I think I've looked briefly in the past on Amazon and Ebay and seen really cheap kits, but I have no idea the quality/usefulness.

That, and I'm not certain what I'm doing and what I should get.


----------



## scottswatches (Sep 22, 2009)

for screw on case backs, I use one of these. Works on 90% of watches and doesn't leave slip marks

http://www.ebay.co.uk/itm/Rubber-ball-seamless-Rolling-Ball-Screw-Watch-Back-Case-Opener-Repair-Remover-To-/231953194377?var=&hash=item36017cdd89:m:m1SfDZCq2cyZ5QgVsfZH3cg

and for the clip on style i find these best.

http://www.ebay.co.uk/itm/WATCH-BACK-COVER-CASE-OPENER-REMOVER-REPAIR-WATCHMAKER-TOOL-BATTERY-CHANGE-/281952893985?hash=item41a5b3bc21:g:49MAAOSwNSxU3auP

For batteries I usually use Renata from sellers that specialise - they have a shelf life, so you want them 'fresh'. No point in buying 10 if you only have that battery to change once a year

Your tool kit will grow over the years. It is always worth buying the best tools to last (not saying the ones listed above are the best, just examples. DYOR)


----------



## ABaird3 (Apr 23, 2016)

Thanks for those links. That rubber ball looks ingenious.

Off to Youtube, and to Google Renata batteries.


----------



## ABaird3 (Apr 23, 2016)

Is this kit all I need? The reviews are glowing, and I think it's right, but I want to be safe.

http://www.ebay.co.uk/itm/144-Pcs-Watchmaker-Watch-Repair-Tool-Kit-Back-Case-Remover-Opener-Spring-Pin-Bar-/400985100244#rwid


----------



## niveketak (Jun 11, 2016)

I have the same kit and you get what you pay for. The strap pin remover (blue plastic) will quickly bend at the pin and I have never been able to find replacement pins. I find the case back remover can sometimes be useless (yellow and red handles) and find an old kitchen knife to be much better. The tool for screw on backs (bottom left) is OK is you make sure you use the correct shaped inserts (in the little round pot, they fit into the three arms). The ball mentioned above is good if its not too tight and very good for screwing it back on again. The little plastic vice, top right is very good for holding the watch if the back is a pig to get off. The watch strap spring pin tool (gold metal) will quickly break at the smaller end but these are cheap and easy to get and I would do that at the same time, have a spare. There are various things that look like punches which are OK for removing the watch strap length spring pins but not much else.There are various battery comparison sites for converting the various brand number designations when you finally get the back off and find a weird number on the battery. I have changed over 50 batteries and have a similar set. You can but a top quality one sometimes on EBay in a wooden box but they are about £75.

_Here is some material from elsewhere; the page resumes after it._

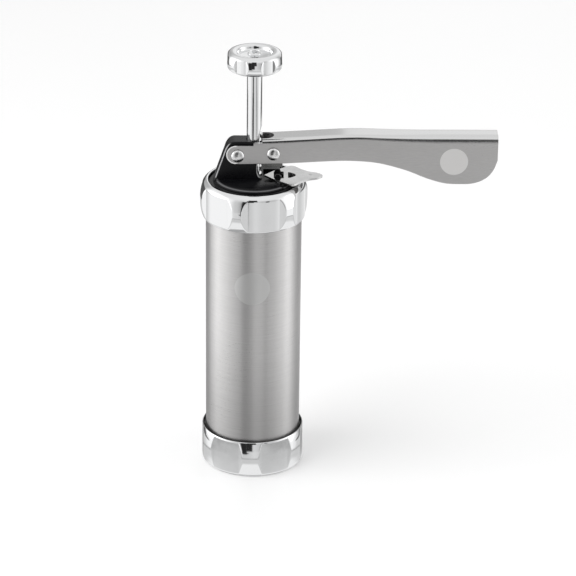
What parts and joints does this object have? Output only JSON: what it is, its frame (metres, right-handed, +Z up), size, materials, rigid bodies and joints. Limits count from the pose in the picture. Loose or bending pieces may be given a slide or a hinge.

One note of caution, a lot of batteries are held in with very very tiny screws which are gone in a flash into the carpet pile so I use a melamine tray lines with cork and a napkin on it to stop the screw bouncing when it falls out. You will need jewellers screwdrivers and a very small set at that, worth spending a few quid on don't buy the 99p sets.

Another note of caution, some prise off backs have the notches that make them look like screw ons which is a pain, mind you only cheapo watches so you may be OK with yours.

Kevin


----------



## hughlle (Aug 23, 2015)

I have, or rather had, a smaller version of that kit. Other than the case knife, it was all in the bin within a week. Cheap for a reason. Good in a pinch, but not as a long term set of tools.


----------



## relaxer7 (Feb 18, 2016)

I've got a cheapy tool set too but have managed quite a few jobs with it. Ive done a battery change, crown and stem out, movement out, loads of bracelet adjustments etc. As others have said they're pretty crap but do the job for a limited amount of time... Im getting into tinkering now so I'll replace piece by piece with quality stuff when needs be.


----------